John Doe, Chi non salta…, Eura Editoriale, Anno VII – N°72, (maggio 2009)

Soggetto: Lorenzo Bartoli & Roberto Recchioni; Sceneggiatura: R. Recchioni; Copertina: Massimo Carnevale; Disegni: Luca Genovese

< I > Nel fumetto quindi sono presentati un incrocio di citazioni che rimandano da un lato al film ambientato fra le spiaggie di Venice Beach, California, dall’altro al videogioco della Ea Games che ha come protagonisti i due talenti del basket a stelle e strisce Larry Bird e Julius Erving. Ma perché sono citati proprio loro? Evidentemente perché i due sceneggiatori devono aver giocato molto a lungo al videogioco One on one

E allora, da apirante cestista, mi sorge spontanea un’altra domanda: perché gli sviluppatori della EA Games scelsero proprio loro due? Perché erano i più forti o per una mera differenza cromatica? Credo di no.
Earving “Magic” Johnson e Kareem Abdul Jabbar, dove li mettiamo? Sicuramente sono giocatori, campioni e sportivi altrettanto iconici, che avrebbero sicuramente meritato la presenza all’interno di un videogioco. Il punto fondamentale, a mio modo di vedere le cose, è che gli ultimi due giocatori citati solo per fare un esempio erano espressione dello stesso basket di Doctor J.
Lo Showtime dei Los Angelese Lakers degli anni ‘80 parlava la stessa lingua cestistica di Julius Erving. Ed è per questo che in contrapposizione entra in gioco proprio Larry Bird, incastrandosi meglio come avversario, per l’occasione. Gli sviluppatori del videogioco, chiamando in causa Julius e Larry, sono consapevoli di esprimere due concetti di pallacanestro differenti in quanto stiamo parlando di due giocatori, due icone opposte e complementari, che incarnano altrettanti diversi modi di intendere il basket degli inizi degli anni ’80, due espressioni diverse di concepire lo stesso gioco: il primo, suggestivo e provocatorio, tanto da potersi permettere per una buona decade di portare i suoi capelli riccioluti ben al di sopra dell’anello, per la prima volta nella pallacanestro statunitense con una disarmante regolarità; il secondo, fisicamente inferiore ma premiato da una indefessa etica del lavoro, concreto e solido a modo proprio ma sottilmente spettacolare.
Sono l’antitesi cestistica per eccellenza. Due scuole di pensiero che si scontrano sul palcoscenico dello sport professionistico NBA e sugli schermi casalinghi di tonnellate di ragazzi. Il ventaglio di azioni disponibili dal tiro alla stoppata, dalla palla rubata al rimbalzo, e infine alla schiacciata, è davvero elettrizzante e notevole.
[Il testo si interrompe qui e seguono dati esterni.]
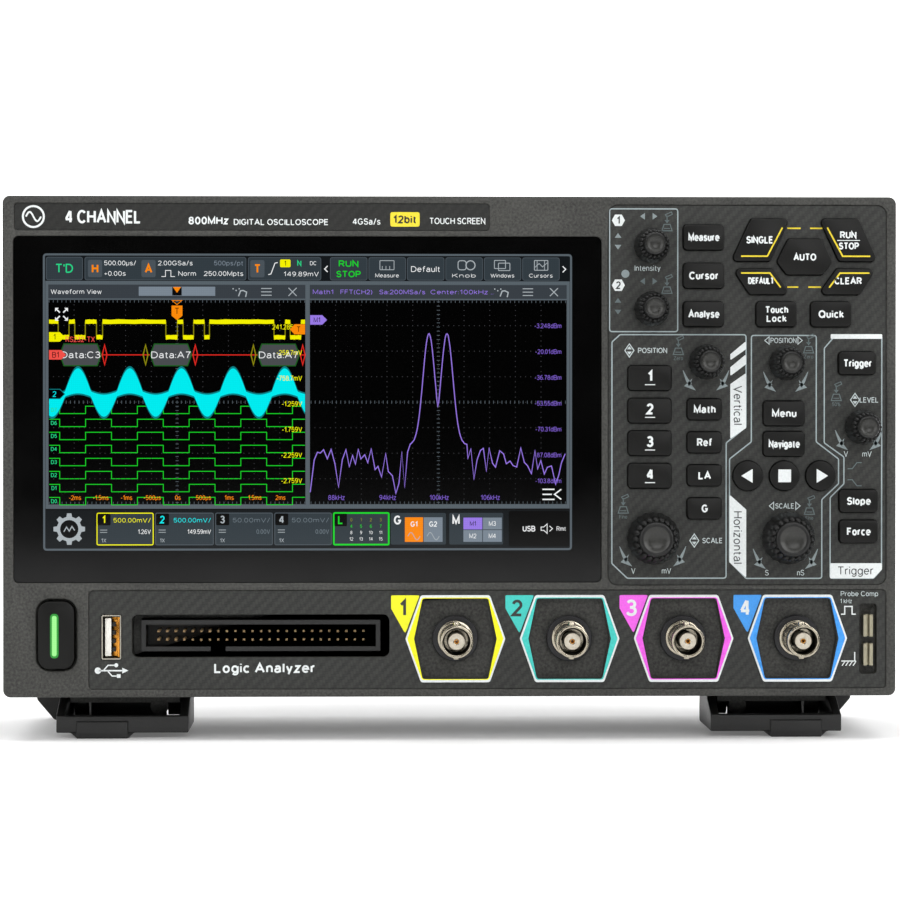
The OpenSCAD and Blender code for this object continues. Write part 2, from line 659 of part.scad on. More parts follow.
module fan_frame() color([0.15, 0.15, 0.15]) placed() translate([fan_x, rear_in - fan_d, fan_z]) {
    difference() {
        slab(0, fan_d) square(fan_w, center = true);
        rod([0, 0], fan_duct_d, -1, fan_d + 1);
        for (x = fan_corners(), z = fan_corners()) rod([x, z], fan_screw_d + 0.2, -1, fan_d + 1);
    }
    difference() {
        union() {
            rod([0, 0], fan_hub_d + 1, fan_d - 2.6, fan_d);
            rod([0, 0], 6, 3, fan_d - 1);
            for (a = [45:90:315]) rotate([0, a, 0]) translate([fan_hub_d / 2 - 1, fan_d - 2.6, -1.5])
                cube([fan_duct_d / 2 - fan_hub_d / 2 + 2, 2.6, 3]);
        }
        rod([0, 0], fan_axle_d + 2 * fan_axle_gap, 0, fan_d - 1);
    }
}

module fan_rotor() color([0.2, 0.2, 0.2]) placed() translate([fan_x, rear_in - fan_d, fan_z]) {
    rod([0, 0], fan_axle_d, 1.5, fan_d - 2);
    difference() {
        rod([0, 0], fan_hub_d, 1, fan_d - 3.4);
        rod([0, 0], fan_hub_d - 3, 2.4, fan_d);
    }
    for (i = [1:blade_count]) rotate([0, i * 360 / blade_count, 0])
        translate([fan_hub_d / 2 - 0.8, fan_d / 2 - 1.4, 0]) rotate([38, 0, 0]) translate([0, -0.7, -5.5])
            cube([fan_duct_d / 2 - fan_hub_d / 2 - 0.6, 1.4, 11]);
}

// Side profile of a leg in Y and Z: sloping front, round back about the pivot
function leg_profile() = concat(
    [[leg_front, leg_low + leg_bar_h], [leg_front, leg_low], [leg_front + leg_l - 1.6, leg_low],
        [leg_front + leg_l - 0.7, leg_low + 1]],
    [for (a = [0:15:90]) [leg_pivot_y, leg_pivot_z] + leg_back_r * [cos(a), sin(a)]],
    [[leg_front + 14.5, leg_pivot_z + leg_back_r]]);

module leg(x) color([0.13, 0.13, 0.13]) placed() translate([x, 0, 0]) {
    for (s = [-1, 1]) translate([s * (leg_w - leg_side_t) / 2, 0, 0]) {
        translate([-leg_side_t / 2, 0, 0]) rotate([90, 0, 90]) linear_extrude(leg_side_t)
            polygon(leg_profile());
        translate([-s * (leg_side_t + lug_t) / 2, leg_pivot_y, leg_pivot_z]) rotate([0, 90, 0])
            cylinder(d = leg_pin_d, h = lug_t + 1, center = true);
    }
    translate([-leg_w / 2 + 1, leg_front, leg_low]) cube([leg_w - 2, leg_bar_t, leg_bar_h]);
    translate([-leg_w / 2 + 1, leg_front, leg_low]) cube([leg_w - 2, leg_l - 2, leg_plate_t]);
    translate([-leg_web_w / 2, leg_pivot_y - 1, leg_low])
        cube([leg_web_w, 2, leg_pivot_z - leg_low + 0.4]);
    translate([sign(x) * 6 - pad_tip_w / 2, leg_front - pad_rise, 0])
        cube([pad_tip_w, pad_rise + 1, leg_low + leg_bar_h - 1.6]);
    translate([sign(x) * 6, leg_front + 0.4, 0]) slab(0, pad_l)
        polygon([[-pad_tip_w / 2, 0], [pad_tip_w / 2, 0], [pad_w / 2, pad_t], [-pad_w / 2, pad_t]]);
}

// An encoder shaft with a flat on its front end
module shaft(k) color("gainsboro") placed() difference() {
    rod(key_at([0, k[0], k[1]]), shaft_d, shaft_front, shaft_rear);
    translate([right_x - k[0] - shaft_d, shaft_front - 1, top_z - k[1] + shaft_d / 2 - shaft_flat])
        cube([2 * shaft_d, knob_rear - shaft_front + 1, shaft_d]);
}

// A knob with a wide skirt, a narrower cap with a dished front and a D-shaped socket
module knob(k) color([0.16, 0.16, 0.15]) placed() translate([right_x - k[0], 0, top_z - k[1]]) {
    cap_r = k[2] * knob_cap_share / 2;
    skirt_r = k[2] / 2;
    inner_r = min(skirt_r - 1, bushing_d / 2 + 0.4);
    difference() {
        rotate([90, 0, 0]) rotate_extrude() polygon([[0, -knob_rear], [skirt_r, -knob_rear],
            [skirt_r, -knob_rear + skirt_h - 0.8], [cap_r + 0.2, -knob_rear + skirt_h],
            [cap_r, knob_proud - 0.6], [cap_r - 0.6, knob_proud], [cap_r - 1, knob_proud],
            [0, knob_proud - 0.9]]);
        rod([0, 0], 2 * inner_r, knob_rear - 1.2, 0);
        difference() {
            rod([0, 0], shaft_d + 2 * shaft_gap, knob_roof - knob_proud, 0);
            translate([-shaft_d, knob_roof - knob_proud - 1, shaft_d / 2 - shaft_flat + shaft_gap])
                cube([2 * shaft_d, knob_rear - 1.2 - knob_roof + knob_proud, shaft_d]);
        }
    }
}

// A key: cap, flange and stem; the first child is its outline and the second its flange's
module key(at, stem_to = stem_end) color([0.14, 0.14, 0.12]) placed() {
    slab(-key_proud, key_proud + flange_y + eps) children(0);
    slab(flange_y, flange_t) children(1);
    rod(at, stem_d, flange_y, stem_to);
}

front_bezel();
rear_cover();
touch_glass();
lcd_module();
panel_overlays();
keypad_membrane();
control_board();
main_board();
bnc_connectors();
channel_frames();
sockets();
logic_header();
probe_terminals();
rear_feet();
case_screws();
fan_frame();
fan_rotor();
leg(-leg_x);  // left_leg
leg(leg_x);  // right_leg
for (i = [0:len(knobs) - 1]) {
    shaft(knobs[i]);
    knob(knobs[i]);
}
for (k = rect_keys) key(key_at(k)) {
    rect_outline(k, 0);
    rect_outline(k, key_flange);
}
for (k = round_keys) key(key_at(k)) {
    round_outline(k, 0);
    round_outline(k, key_flange);
}
for (k = shaped_keys) key(shaped_centre(k)) {
    shaped_outline(k, 0);
    shaped_outline(k, key_flange);
}
key([power_x, power_z]) {  // key_power
    power_outline(0);
    power_outline(key_flange);
}
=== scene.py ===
# %% [markdown]
# # A bench oscilloscope
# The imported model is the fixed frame: every key, knob, leg and connector already has its place
# and its body there. This lesson gives each of them its looks. It starts by loading the frame.

# %% Load the frame
import math
import random

import bmesh
import bpy
from mathutils import Matrix, Vector


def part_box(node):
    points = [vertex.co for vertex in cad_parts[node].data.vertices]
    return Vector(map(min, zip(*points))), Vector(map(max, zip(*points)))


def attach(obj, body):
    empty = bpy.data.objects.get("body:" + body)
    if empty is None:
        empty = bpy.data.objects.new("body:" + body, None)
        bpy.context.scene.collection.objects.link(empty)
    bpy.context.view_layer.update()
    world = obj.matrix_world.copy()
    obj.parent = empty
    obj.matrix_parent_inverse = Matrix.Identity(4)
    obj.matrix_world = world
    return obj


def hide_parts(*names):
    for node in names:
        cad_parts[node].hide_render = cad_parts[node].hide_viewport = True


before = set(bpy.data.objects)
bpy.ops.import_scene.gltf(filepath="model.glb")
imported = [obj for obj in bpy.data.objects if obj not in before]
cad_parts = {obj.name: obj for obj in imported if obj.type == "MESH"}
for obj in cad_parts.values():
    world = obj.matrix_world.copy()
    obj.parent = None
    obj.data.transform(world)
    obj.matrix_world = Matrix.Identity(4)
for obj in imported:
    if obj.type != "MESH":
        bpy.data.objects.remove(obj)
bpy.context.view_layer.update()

# %% [markdown]
# ## Measures
# A front panel is drawn most easily in millimetres from its own edges, as its maker would. The
# edges come from the frame's boxes, so that every print and part lands on the real one.

# %% Measures from the frame
MM = 0.001


def box_mm(node):
    low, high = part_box(node)
    return [v / MM for v in low], [v / MM for v in high]


bezel_low, bezel_high = box_mm("front_bezel")
LEFT, RIGHT, TOP = bezel_low[0], bezel_high[0], bezel_high[2]
BOTTOM = bezel_low[2]
PANEL_Y = bezel_low[1]
FILM_Y = box_mm("panel_overlays")[0][1]
GLASS_Y = box_mm("touch_glass")[0][1]
print("panel at y", round(PANEL_Y, 2), "films at", round(FILM_Y, 2), "glass at", round(GLASS_Y, 2))

# %% [markdown]
# ## Camera
# The instrument is seen almost square on, from a little under a metre, slightly left of its
# middle and above it: near enough that the sides of the knobs and sockets show. A long lens
# keeps the case's edges straight, as in a catalogue picture.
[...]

La versione successiva dello stesso videogioco (Jordan vs. Bird: One on One – 1988) è figlio dello stesso pensiero dicotomico, solo espresso questa volta a colori. Al posto di Julius Erving c’è Michael Jordan, l’erede ideale dell’atleticità e della spettacolarità fisica espressa da Doctor J per tutto il decennio degli anni ‘80 ormai quasi giunto al termine. Il buon vecchio Larry Bird invece è ancora lì, fermo al proprio posto e simbolo di un basket che non tradisce, grazie al culto dell’allenamento, di sé stessi e alla propria perseveranza. La sorpresa è che oltre alla partita one on one si può fare il Dunk Contest con MJ e il Three-Point Contest con Bird. Spettacolo!
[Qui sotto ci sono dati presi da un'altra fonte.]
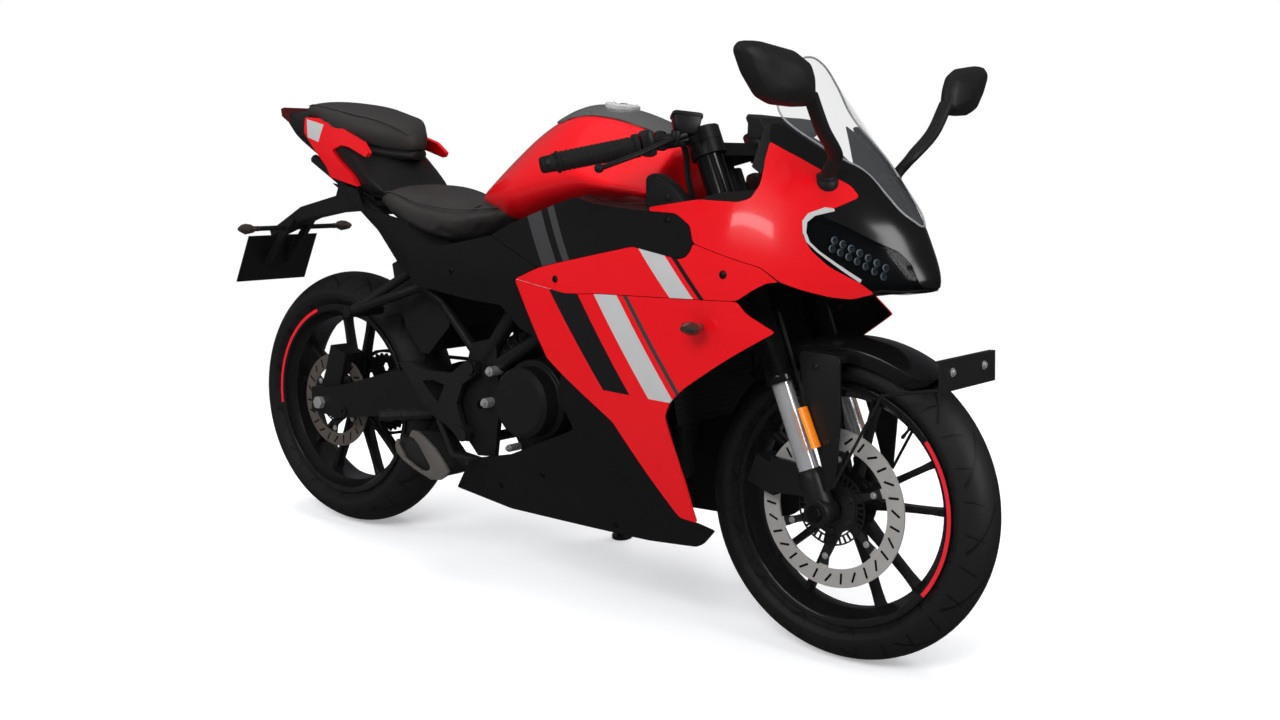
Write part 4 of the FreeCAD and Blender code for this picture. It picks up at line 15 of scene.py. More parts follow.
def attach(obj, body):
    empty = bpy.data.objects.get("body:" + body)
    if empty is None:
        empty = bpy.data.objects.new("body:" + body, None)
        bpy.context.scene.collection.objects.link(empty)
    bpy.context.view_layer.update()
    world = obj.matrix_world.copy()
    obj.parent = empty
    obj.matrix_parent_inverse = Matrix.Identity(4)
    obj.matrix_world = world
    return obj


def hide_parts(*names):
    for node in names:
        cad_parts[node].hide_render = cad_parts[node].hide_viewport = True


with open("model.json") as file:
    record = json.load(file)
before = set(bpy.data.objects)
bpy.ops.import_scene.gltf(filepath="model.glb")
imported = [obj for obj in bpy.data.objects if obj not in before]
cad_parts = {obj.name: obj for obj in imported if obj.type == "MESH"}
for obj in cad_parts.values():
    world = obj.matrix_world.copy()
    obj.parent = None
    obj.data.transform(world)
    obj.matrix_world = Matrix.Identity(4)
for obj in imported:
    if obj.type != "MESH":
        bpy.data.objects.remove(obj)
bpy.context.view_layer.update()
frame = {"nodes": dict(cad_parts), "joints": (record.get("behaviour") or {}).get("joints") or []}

LOG = logging.getLogger("motorcycle")
LEAN = math.radians(8.0)
FRONT_AXLE = Vector((0.68, 0.0, 0.293))
REAR_AXLE = Vector((-0.68, 0.0, 0.3))
ACROSS = Vector((0.0, 1.0, 0.0))
UPWARD = Vector((0.0, 0.0, 1.0))
AHEAD = Vector((1.0, 0.0, 0.0))
SIDES = (-1.0, 1.0)
RAKE = math.radians(24.5)
LOCK = math.radians(27.0)
FORK_HALF = 0.096
CLAMP_HEIGHT = 0.908
STEER_FOOT = Vector((0.775, 0.0, 0.0))
BAR_END = (238.0, 345.0, 893.0)
BAR_ROOM = 0.025
MM = 0.001
WELD = 2e-5
MIRRORED = Matrix.Diagonal((1.0, -1.0, 1.0, 1.0))

Pair = tuple[float, float]
Triple = tuple[float, float, float]
BMesh = bmesh.types.BMesh
BMVert = bmesh.types.BMVert
BMEdge = bmesh.types.BMEdge
BMFace = bmesh.types.BMFace
Tree = bpy.types.NodeTree
Socket = bpy.types.NodeSocket
Node = bpy.types.Node
Thing = bpy.types.Object


class Body(Enum):
    """The bodies of the frame that pieces ride on."""

    CHASSIS = "chassis"
    STEERING = "steering"
    FRONT_WHEEL = "front_wheel"
    REAR_WHEEL = "rear_wheel"
    STAND = "stand"
    CAP = "cap"


def parked_place() -> Matrix:
    """The transform from the upright machine to the parked one.

    Returns:
        The lean onto the side stand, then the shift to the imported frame's origin.
    """
    turn = Matrix.Rotation(-LEAN, 4, "X")
    hub = next(j["pos_m"] for j in frame["joints"] if j["name"] == "front_wheel_spin")
    return Matrix.Translation(Vector(hub) - turn @ FRONT_AXLE) @ turn


PARK = parked_place()


# Finishes

COAT_ROUGHNESS = 0.03
CLOUDS_PER_M = 14.0
TWILL_PER_M = 260.0
PEBBLES_PER_M = 420.0
RINGS_PER_M = 1400.0
FIN_ROWS_PER_M = 200.0
FINS_PER_M = 700.0


def fed(tree: Tree, slot: Socket, value: object) -> None:
    """Gives a node's input a value, or links a socket to it.

    Args:
        tree: The node tree.
        slot: The input.
        value: The value or the socket.
    """
    if isinstance(value, Socket):
        tree.links.new(value, slot)
    else:
        slot.default_value = value


def node(tree: Tree, kind: str, **values: object) -> Node:
    """Adds a shader node.

    Args:
        tree: The node tree.
        kind: The node's type, without the words in front that all have.
        values: A value or a socket for each input, whose name has low lines for its spaces.

    Returns:
        The node.
    """
    made = tree.nodes.new("ShaderNode" + kind)
    for name, value in values.items():
        fed(tree, made.inputs[name.replace("_", " ")], value)
    return made


def mixed(tree: Tree, factor: Socket, first: object, second: object) -> Socket:
    """A colour between two, by a factor.

    Args:
        tree: The node tree.
        factor: 0 for the first colour, 1 for the second.
        first: A socket or a colour.
        second: A socket or a colour.

    Returns:
        The mixed colour.
    """
    mix = tree.nodes.new("ShaderNodeMix")
    mix.data_type = "RGBA"
    for name, value in (("Factor", factor), ("A", first), ("B", second)):
        fed(tree, mix.inputs[name], value if isinstance(value, Socket) else (*value, 1.0))
    return mix.outputs["Result"]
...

Nel 1993, dieci anni dopo il primo One on one, sempre gli stessi sviluppatori senza avere ancora a disposizione i diritti per il campionato pro sfruttano volto, nome e High School, ipoteticamente la Emsley A. Laney High School di Wilmington, North Carolina, che Michael Jordan frequenta durante gli anni di formazione scolastica, per una simulazione visivamente ancora più realistica dello sport con la palla a spicchi. Questa volta per un 3 contro 3 indoor con uno sviluppo tridimensionale del campo da gioco. Però questa è un’altra storia.
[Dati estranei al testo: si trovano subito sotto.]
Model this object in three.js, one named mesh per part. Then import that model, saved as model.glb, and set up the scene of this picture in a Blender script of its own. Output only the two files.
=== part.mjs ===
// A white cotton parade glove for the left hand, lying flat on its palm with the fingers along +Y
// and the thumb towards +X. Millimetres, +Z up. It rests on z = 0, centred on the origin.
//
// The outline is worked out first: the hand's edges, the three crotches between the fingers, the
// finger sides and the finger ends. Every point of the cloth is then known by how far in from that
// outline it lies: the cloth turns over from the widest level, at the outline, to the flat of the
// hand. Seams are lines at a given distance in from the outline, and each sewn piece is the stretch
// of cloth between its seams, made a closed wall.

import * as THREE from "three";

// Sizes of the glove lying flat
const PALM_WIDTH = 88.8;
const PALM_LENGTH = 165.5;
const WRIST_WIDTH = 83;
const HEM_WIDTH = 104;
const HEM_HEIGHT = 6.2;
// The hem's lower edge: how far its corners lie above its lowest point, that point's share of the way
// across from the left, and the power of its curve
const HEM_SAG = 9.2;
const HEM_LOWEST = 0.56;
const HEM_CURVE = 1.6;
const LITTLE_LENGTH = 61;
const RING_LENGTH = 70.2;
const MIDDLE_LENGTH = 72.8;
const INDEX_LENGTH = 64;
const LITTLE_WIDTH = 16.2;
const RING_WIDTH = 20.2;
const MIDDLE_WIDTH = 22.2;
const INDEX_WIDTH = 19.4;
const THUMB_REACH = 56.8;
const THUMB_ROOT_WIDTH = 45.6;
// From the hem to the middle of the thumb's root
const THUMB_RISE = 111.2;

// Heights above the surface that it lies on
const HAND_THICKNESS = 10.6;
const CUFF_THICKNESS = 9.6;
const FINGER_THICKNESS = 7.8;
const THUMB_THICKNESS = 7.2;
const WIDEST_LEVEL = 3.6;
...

< I > Riprendendo le redini del discorso fumettistico, invece, nella sfida fra i fantasmi di Julius Erving e Larry Bird contro i protagonisti dell’albo citato John e Mordred, i primi due risultano decisamente troppo forti, cestisticamente parlando, anche per tipi duri come Mr. Doe & Figlio.
Il significato del senso della sconfitta viene ben inserito nel contesto della guerra intrapresa dai John e Mordred contro il Grande Capo. Io, ad ogni modo, li immagino continuare giocare ancora, in quel campetto desolato di quella sperduta ghost town nel cuore degli Stati Uniti, sotto il sole e la pioggia, in barba alle beghe che riguardano le Alte Sfere e, soprattutto, superiori e indifferenti alla “Morte, l’universo e tutto quanto“.